Originally Posted by *Sustainer*
It makes me think of punk/goth. It doesn't make me think of porno/s&m.


ditto!


----------



## jaye_p (Mar 12, 2005)

OK, I know I'm in the minority here, but I think it's cool. That said, there's no way I'd put it on my ds - but for practical, not aesthetic reasons. He'd definitely get himself caught on something.

See, to me it doesn't scream "s&m" b/c a lot of contemporary goth clothing (vs. the goth styles of the late 80s when I was a teenager) has leather straps, metal chains, clips, etc. Criss-crossed straps have become mainstream (at least in the goth world), so IMHO they've lost a lot of their subversive s&m punch, KWIM?

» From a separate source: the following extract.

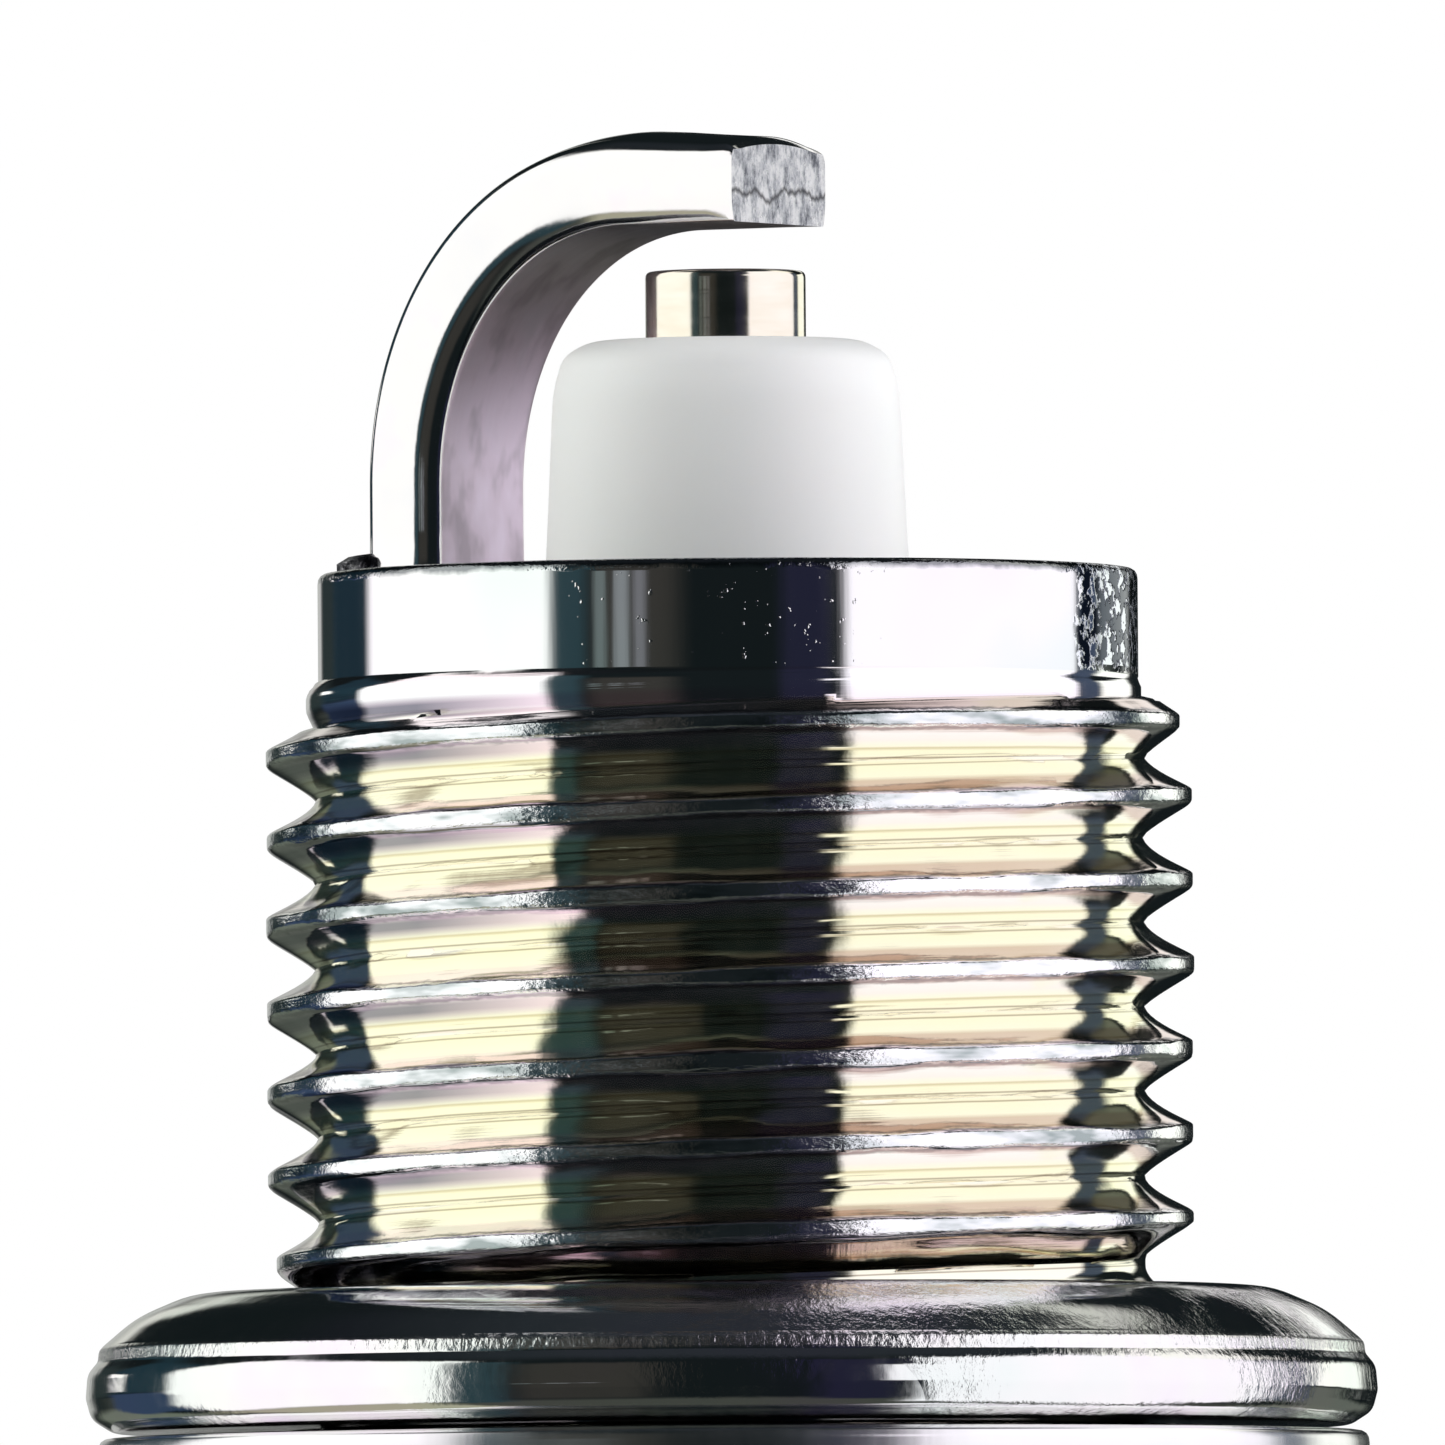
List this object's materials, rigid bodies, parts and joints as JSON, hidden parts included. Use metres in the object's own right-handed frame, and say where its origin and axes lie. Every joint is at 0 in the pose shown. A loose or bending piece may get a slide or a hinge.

But those jolly roger crankypants truly rock!


----------



## jaye_p (Mar 12, 2005)

Quote:


Originally Posted by *shishkeberry*
There aren't enough goth clothes for kids out there, IMO.









:

A challenge to all WAHMs reading this thread: More goth clothing! More goth clothing! More goth clothing! (Seriously.)


----------



## Jane (May 15, 2002)

How many hits did she get from this? Any ink is good ink, no?

But yes! More unusual clothing!!


----------



## michray (Aug 11, 2003)

Quote:


Originally Posted by *jaye_p*







:

A challenge to all WAHMs reading this thread: More goth clothing! More goth clothing! More goth clothing! (Seriously.)

























I'd buy!


----------



## chickadee79 (Jan 5, 2005)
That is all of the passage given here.